People generally make you sign for a lower amount on the "official" contract to avoid complications (e.g., if the salary is high, the MOL may ask the company to employ locals; also may have an impact on visa fees, but I may be wrong) - at least this is what the PRO told me [but someone with more insight should comment on the reasoning]. My advice would be to make sure that the basic salary is the same in both (because all end of service benefits are calculated based on basic salary, and in case of a dispute at least the authorities have the correct basic salary). Don't make it a 3 year limited contract if your actual contract is unlimited (it has implications when you are trying to leave your job). The medical insurance point is probably not important for situations when you are leaving the job and there is a dispute, but no reason why it should be mentioned specifically.

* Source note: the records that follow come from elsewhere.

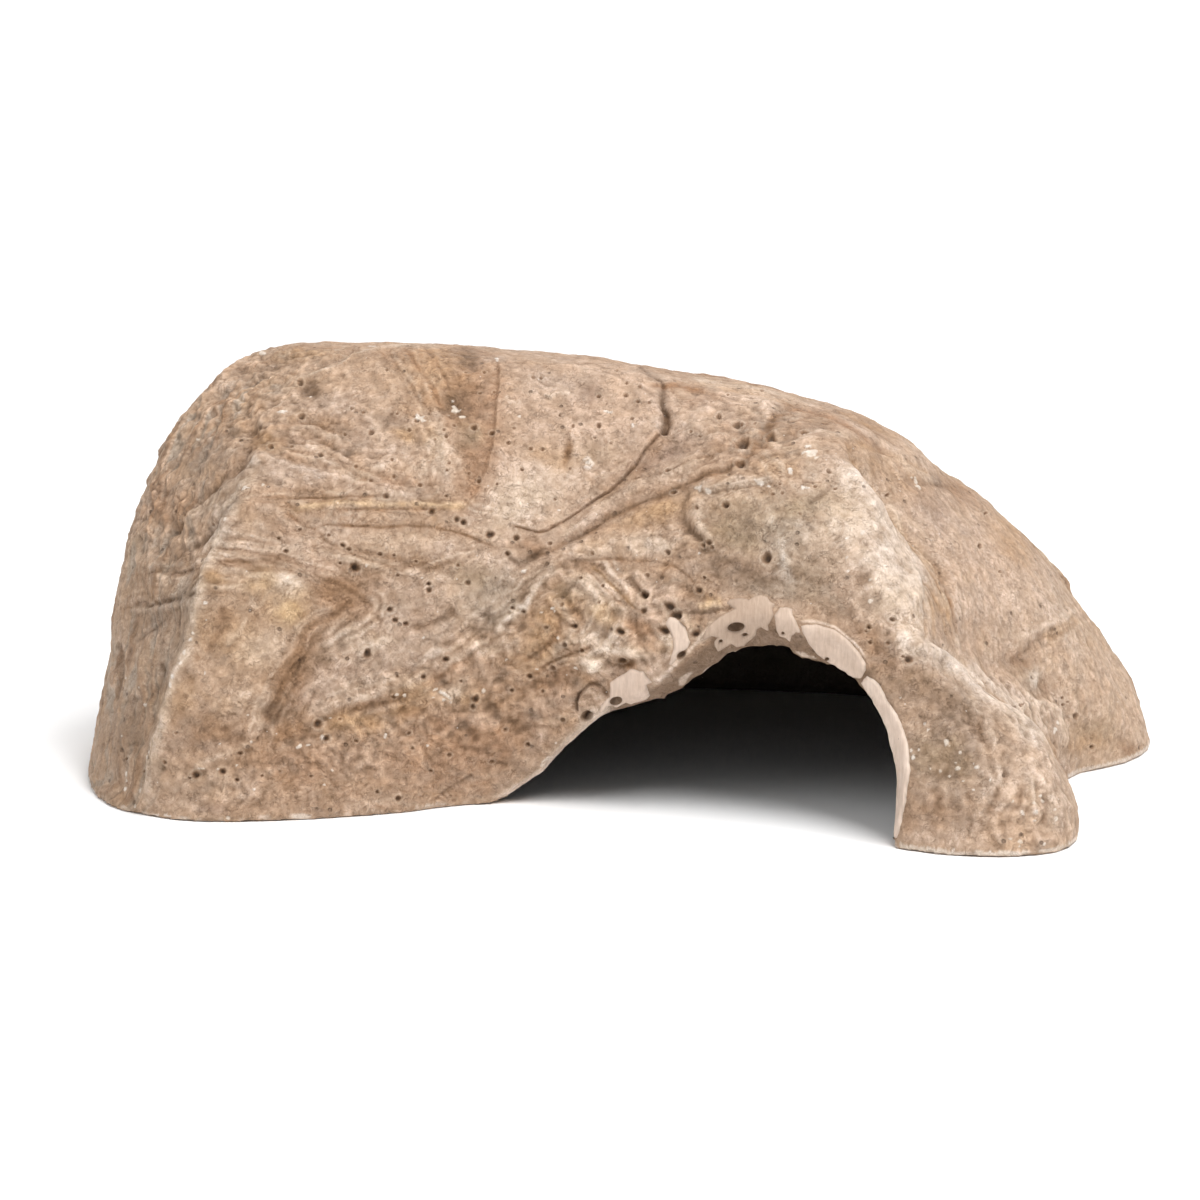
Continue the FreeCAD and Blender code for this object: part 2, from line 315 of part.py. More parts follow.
# Boxes that divide the lip band into the patches: x, y, z of the low corner, then size.
PATCHES = [
    ("lip_patch_left", (-5.8, -54.2, 20.0, 11.2, 9.6, 14.0)),
    ("lip_patch_tongue", (8.2, -59.2, 33.0, 7.6, 5.2, 12.0)),
    ("lip_patch_crown", (17.2, -62.7, 41.5, 16.0, 6.6, 11.0)),
    ("lip_patch_block", (34.0, -65.7, 42.0, 5.2, 6.2, 10.0)),
    ("lip_patch_right", (40.0, -74.2, 35.2, 18.0, 13.5, 16.0)),
    ("jamb_patch", (48.8, -84.2, 0.0, 18.0, 18.0, 34.4)),
]

doc = FreeCAD.newDocument("cave_ornament")
sheet = doc.addObject("Spreadsheet::Sheet", "params")


# ---------------------------------------------------------------- the sheet
def column(index):
    """Letters of a column, counted from 0, up to AZ."""
    return ("A" if index >= 26 else "") + chr(ord("A") + index % 26)


def numbered(prefix, values):
    return [(f"{prefix}_{j:02d}", value) for j, value in enumerate(values)]


def suffixed(prefix, suffixes, values):
    return [(f"{prefix}_{suffix}", value) for suffix, value in zip(suffixes, values)]


def table_rows():
    """Rows of the tables, each a title and its (alias, value) cells."""
    rows = [("level heights", numbered("level", LEVEL_Z))]
    ring_tables = (
        ("outside", "outx", OUTSIDE_X), ("outside", "outy", OUTSIDE_Y),
        ("hollow step", "stepx", STEP_X), ("hollow step", "stepy", STEP_Y),
    )
    for title, prefix, table in ring_tables:
        for k, values in enumerate(table):
            rows.append((f"{title} {prefix[-1]}, level {k}",
                         numbered(f"{prefix}_{k:02d}", values)))
    rows.append(("hollow top ring x", numbered("capx", CAP_X)))
    rows.append(("hollow top ring y", numbered("capy", CAP_Y)))
    for k, values in enumerate(LIP):
        rows.append((f"lip {k}, outside and inside x y z",
                     suffixed(f"lip_{k:02d}", ("ox", "oy", "oz", "ix", "iy", "iz"), values)))
    for name, values in PATCHES:
        rows.append((f"{name}, low x y z and size x y z",
                     suffixed(name, ("lx", "ly", "lz", "sx", "sy", "sz"), values)))
    return rows


def fill_sheet():
    rows = [(name, [(name, value)]) for name, value, _ in DRIVING]
    rows += [(name, [(name, formula)]) for name, formula in SCALES]
    rows += table_rows()
    for row, (title, cells) in enumerate(rows, 1):
        sheet.set(f"A{row}", title)
        for j, (alias, value) in enumerate(cells, 1):
            cell = f"{column(j)}{row}"
            sheet.set(cell, value if isinstance(value, str) else f"{value:.6g}")
            sheet.setAlias(cell, alias)
    for row, (_, _, note) in enumerate(DRIVING, 1):
        sheet.set(f"C{row}", note)
    doc.recompute()


# ---------------------------------------------------------------- rings and lofts
# The places of a ring's corners along one axis are pairs: value, expression.
def outside_places(axis, k):
    aliases = [f"out{axis}_{k:02d}_{j:02d}" for j in range(len(CAP_X))]
    return [(getattr(sheet, alias), f"params.{alias}") for alias in aliases]


def hollow_places(axis, k):
    places = []
    for j, (value, text) in enumerate(outside_places(axis, k)):
        step = f"step{axis}_{k:02d}_{j:02d}"
        places.append((value + sheet.wall * getattr(sheet, step),
                       f"({text} + params.wall * params.{step})"))
    return places


def cap_places(axis):
    aliases = [f"cap{axis}_{j:02d}" for j in range(len(CAP_X))]
    return [(getattr(sheet, alias), f"params.{alias}") for alias in aliases]


def level_text(k):
    return f"params.level_{k:02d} * params.scale_z"


def ring(body, name, x_places, y_places, z_text):
    """A closed polygon on its own level, with each corner held by two distances."""
    sketch = body.newObject("Sketcher::SketchObject", name)
    floor = next(item for item in body.Origin.OriginFeatures if item.Role == "XY_Plane")
    sketch.AttachmentSupport = (floor, [""])
    sketch.MapMode = "FlatFace"
    count = len(x_places)
    corners = [Vector(sheet.datum_x + x, sheet.datum_y + y, 0)
               for (x, _), (y, _) in zip(x_places, y_places)]
    lines = [Part.LineSegment(corners[j], corners[(j + 1) % count]) for j in range(count)]
    sketch.addGeometry(lines, False)
    held = [Sketcher.Constraint("Coincident", j, 2, (j + 1) % count, 1) for j in range(count)]
    for j, corner in enumerate(corners):
        held.append(Sketcher.Constraint("DistanceX", -1, 1, j, 1, corner.x))
        held.append(Sketcher.Constraint("DistanceY", -1, 1, j, 1, corner.y))
    sketch.addConstraint(held)
    for axis, offset, places in (("x", 0, x_places), ("y", 1, y_places)):
        for j, (_, text) in enumerate(places):
            sketch.setExpression(f"Constraints[{count + 2 * j + offset}]",
                                 f"params.datum_{axis} + {text} * params.scale_{axis}")
        sketch.setExpression(f".AttachmentOffset.Base.{axis}", f"-params.datum_{axis}")
    sketch.setExpression(".AttachmentOffset.Base.z", z_text)
    return sketch


def ruled_loft(body, kind, name, rings):
    doc.recompute()
    loft = body.newObject(kind, name)
    loft.Profile = rings[0]
    loft.Sections = rings[1:]
    loft.Ruled = True
    loft.Closed = False
    return loft


def rock_wall():
    """The whole casting, before the entrance is cut."""
    body = doc.addObject("PartDesign::Body", "rock_wall")
    rings = [ring(body, f"outside_{k:02d}", outside_places("x", k), outside_places("y", k),
                  level_text(k)) for k in range(len(LEVEL_Z))]
    rock = ruled_loft(body, "PartDesign::AdditiveLoft", "rock_outside", rings)
    doc.recompute()

    rings = [ring(body, f"hollow_{k:02d}", hollow_places("x", k), hollow_places("y", k),
                  level_text(k) if k else "-params.base_overrun") for k in range(len(STEP_X))]
    rings.append(ring(body, "hollow_top", cap_places("x"), cap_places("y"),
                      "params.cavity_top * params.scale_z"))
    body.Tip = ruled_loft(body, "PartDesign::SubtractiveLoft", "rock_hollow", rings)
    doc.recompute()

    # A hollow that fails to cut leaves too large a share of the rock, or almost none.
    share = body.Shape.Volume / rock.Shape.Volume
    if not 0.15 < share < 0.6:
        raise RuntimeError(f"the hollow did not cut: {share:.2f} of the rock is left")
    return body


# ---------------------------------------------------------------- the entrance
def lip_points(side):
    """The lip's points on one side of the wall: o outside, i inside."""
    return [Vector(*(getattr(sheet, f"lip_{k:02d}_{side}{axis}")
                     * getattr(sheet, f"scale_{axis}") for axis in "xyz"))
            for k in range(len(LIP))]


def triangle(a, b, c):
    return Part.Face(Part.makePolygon([a, b, c, a]))


def lip_cutter(name, inset):
    """Closed faceted plug that fills the entrance, shrunk by inset square to the lip face."""
    outer, inner = lip_points("o"), lip_points("i")
    middle = Vector(sheet.apex_in_x, sheet.apex_in_y - sheet.middle_back, 0)
    out_ring, in_ring = [], []
    for k in range(len(outer)):
        along = outer[min(k + 1, len(outer) - 1)] - outer[max(k - 1, 0)]
        across = inner[k] - outer[k]
        square = along.cross(across)
        square.normalize()
        if square.dot(middle - outer[k]) < 0:
            square = square * -1
        across.normalize()
        out_ring.append(outer[k] + square * inset - across * sheet.reach_out)
        in_ring.append(inner[k] + square * inset + across * sheet.reach_in)

    # Both feet are carried down below the floor.
    for points in (out_ring, in_ring):
        first, final = points[0], points[-1]
        points.insert(0, Vector(first.x, first.y, -sheet.sill_drop))
        points.append(Vector(final.x, final.y, -sheet.sill_drop))

    # Two triangles for each side of the plug, and a fan to an apex at each end.
    apex_out = Vector(sheet.apex_out_x, sheet.apex_out_y, sheet.apex_out_z)
    apex_in = Vector(sheet.apex_in_x, sheet.apex_in_y, sheet.apex_in_z)
    faces = []
    for k in range(len(out_ring)):
        n = (k + 1) % len(out_ring)
        faces += [
            triangle(out_ring[k], out_ring[n], in_ring[n]),
            triangle(out_ring[k], in_ring[n], in_ring[k]),
            triangle(out_ring[n], out_ring[k], apex_out),
            triangle(in_ring[k], in_ring[n], apex_in),
        ]
    solid = Part.makeSolid(Part.makeShell(faces))
    # The faces may come out facing inwards.
    if solid.Volume < 0:
        solid.reverse()
    cutter = doc.addObject("Part::Feature", name)
    cutter.Shape = solid
    return cutter


def boolean(kind, name, base, tool):
    result = doc.addObject(f"Part::{kind}", name)
    result.Base = base
    result.Tool = tool
    return result


def lip_patch(name, band):
    """The part of the lip band that lies in the patch's box."""
    box = doc.addObject("Part::Box", name + "_box")
    for size, axis in (("Length", "x"), ("Width", "y"), ("Height", "z")):
        box.setExpression(size, f"params.{name}_s{axis}")
        box.setExpression(f".Placement.Base.{axis}", f"params.{name}_l{axis}")
    return boolean("Common", name, band, box)


# ---------------------------------------------------------------- checks and files
def check(pieces):
    problems = []
    for item in doc.Objects:
        state = [str(s) for s in item.State]
        if "Invalid" in state or "Error" in state:
            problems.append(f"{item.Name}: {', '.join(state)}")
    for piece in pieces:
        if piece.Shape.isNull() or not piece.Shape.isValid():
            problems.append(f"{piece.Label}: bad shape")
        elif not piece.Shape.Solids:
            problems.append(f"{piece.Label}: no solid")
    if problems:
        raise RuntimeError("; ".join(problems))


fill_sheet()
wall = rock_wall()
plug = lip_cutter("entrance_plug", 0.0)
core = lip_cutter("entrance_core", sheet.patch_thick)
doc.recompute()

cast_shell = boolean("Cut", "cast_shell", wall, plug)
# The piece of wall that the plug takes out, less its core, is the band the patches lie in.
door_blank = boolean("Common", "door_blank", wall, plug)
lip_band = boolean("Cut", "lip_band", door_blank, core)
doc.recompute()
pieces = [cast_shell] + [lip_patch(name, lip_band) for name, _ in PATCHES]
doc.recompute()
check(pieces)

os.makedirs("parts", exist_ok=True)
for piece in pieces:
    piece.Shape.exportStep(f"parts/{piece.Label}.step")
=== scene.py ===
# A painted resin cave ornament: a layered rock with an entrance in its front and a hollow inside.
# It stands on z = 0.  The front faces -y, x runs to the right and z up.  Shapes are worked out
# in millimetres and meshes are written in metres.
import math
import bpy
import numpy as np
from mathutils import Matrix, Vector
from mathutils.bvhtree import BVHTree


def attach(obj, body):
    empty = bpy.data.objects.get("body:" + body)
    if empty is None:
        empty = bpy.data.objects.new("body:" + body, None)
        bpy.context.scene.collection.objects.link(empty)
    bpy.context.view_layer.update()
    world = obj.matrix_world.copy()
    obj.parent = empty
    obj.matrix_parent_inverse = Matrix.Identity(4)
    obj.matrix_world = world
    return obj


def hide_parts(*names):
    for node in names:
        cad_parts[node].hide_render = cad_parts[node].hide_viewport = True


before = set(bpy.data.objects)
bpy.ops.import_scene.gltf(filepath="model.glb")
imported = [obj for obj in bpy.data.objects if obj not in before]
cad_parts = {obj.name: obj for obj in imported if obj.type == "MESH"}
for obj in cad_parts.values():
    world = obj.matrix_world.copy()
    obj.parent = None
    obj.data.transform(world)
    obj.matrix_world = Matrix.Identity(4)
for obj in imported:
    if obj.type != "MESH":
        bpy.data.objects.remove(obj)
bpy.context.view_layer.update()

NOISE_SEED = 7
BACK_SEED = 23                                    # places of the features on the back
VIEW_TILT = math.radians(12)                      # the camera looks down by this much
EYE = np.array([-6.07, -978.38, 248.61])
VIEW_AXIS = np.array([0.0, math.cos(VIEW_TILT), -math.sin(VIEW_TILT)])
VIEW_UP = np.array([0.0, math.sin(VIEW_TILT), math.cos(VIEW_TILT)])

# Features of the front are placed as the camera sees them, on an upright square plane across
# its axis: mm to the right of and below the plane's upper left corner.
PLANE_DISTANCE = 4100.0                           # from the eye
PLANE_WIDTH = 1200
SENSOR_WIDTH = 36.0


def project(points):
    """Places on the view plane."""
    ray = points - EYE
    ahead = ray @ VIEW_AXIS
    middle = PLANE_WIDTH / 2
    return np.stack([middle + PLANE_DISTANCE * ray[:, 0] / ahead,
                     middle - PLANE_DISTANCE * (ray @ VIEW_UP) / ahead], 1)


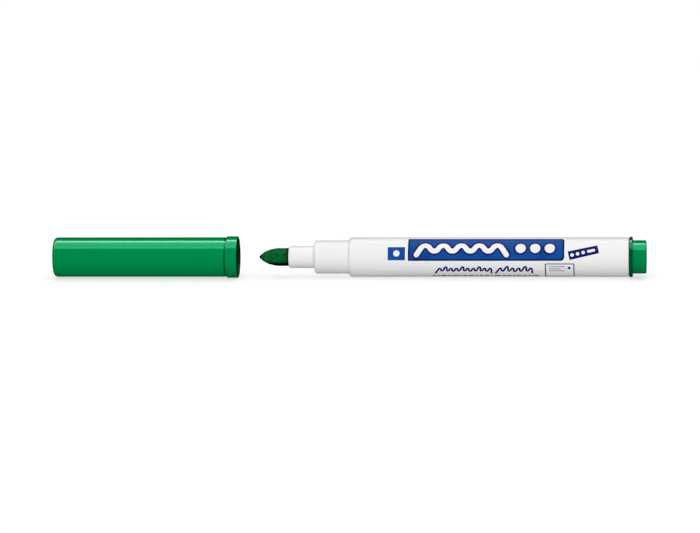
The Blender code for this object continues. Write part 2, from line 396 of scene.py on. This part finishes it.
def make_liner():
    """The inner cap: a notched flange that seats in the cap, a sealing land and a soft domed cup."""
    back = SEAL_FRONT
    lip = SEAL_END
    seat = lip - 2.3
    wall = 0.65
    cup_r = 4.1
    dome_r = 4.0
    land_r = 3.18
    notch_r = 4.25
    notch_count = 3
    notch_width = 1.6
    flange_end = seat + 1.6

    def notches(x, radius, angle):
        on_flange = x > seat - 0.02 and radius > notch_r
        in_notch = in_bands(SEAL_R, angle, notch_count, notch_width, math.pi / 2)
        return notch_r if on_flange and in_notch else radius

    corners = [
        (back, 0.0),
        (back + 0.25, 2.2, 1.5),
        (back + 2.2, dome_r, 1.2),
        (seat, cup_r, 0.1),
        (seat, SEAL_R, 0.08),
        (flange_end, SEAL_R, 0.15),
        (flange_end, cup_r, 0.1),
        (lip, cup_r, 0.15),
        (lip, land_r + 0.55, 0.1),
        (lip - 0.55, land_r, 0.2),
        (lip - 1.85, land_r, 0.2),
        (lip - 2.3, cup_r - wall, 0.2),
        (back + 2.4, dome_r - wall, 1.0),
        (back + wall + 0.1, 1.9, 1.2),
        (back + wall, 0.0),
    ]
    return turned("cap_liner", corners, segments=SMALL_SEGMENTS, form=notches)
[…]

Talk to your employer why they want to downplay the terms and conditions in the DMCC contract


----------



## Gavtek (Aug 23, 2009)

Never, ever, ever, sign a contract that you're not 100% happy to sign. Ever. Especially in Dubai.


----------



## Jynxgirl (Nov 27, 2009)

No way! You will be bound to those terms you signed for.


----------



## CDN2012 (Jun 15, 2011)

Listen to Gav and Jynx,

Sent from my iPad using ExpatForum


----------



## BedouGirl (Sep 15, 2011)

The legally binding contract is the DMCC one. It could be that your employer will stand by the English letter but there is no way you can really be certain of that.


----------



## creckk (May 21, 2012)

All right, thanks a lot for all the replies. So I will not sign the contract in current form, I will try to convince the employer to put all the information (proper, shorter period, medical insurance, proper salary). There is also one more thing, on the contract there is written 48 hours working week, I negotiated 40hours, is it true that all the DMCC contracts have to have 48h working week and it cannot be changed? (It is article two)


----------



## md000 (Dec 16, 2008)

DMCC contracts are a standard 48 hour working week - per advice from DMCC, but they can be changed at the behest of the employer.

As for the rest - don't be stupid and sign "side deals". Protect yourself and your family or you'll be back on here in about a year saying how bad a situation you are in. 

-md000/Mike


----------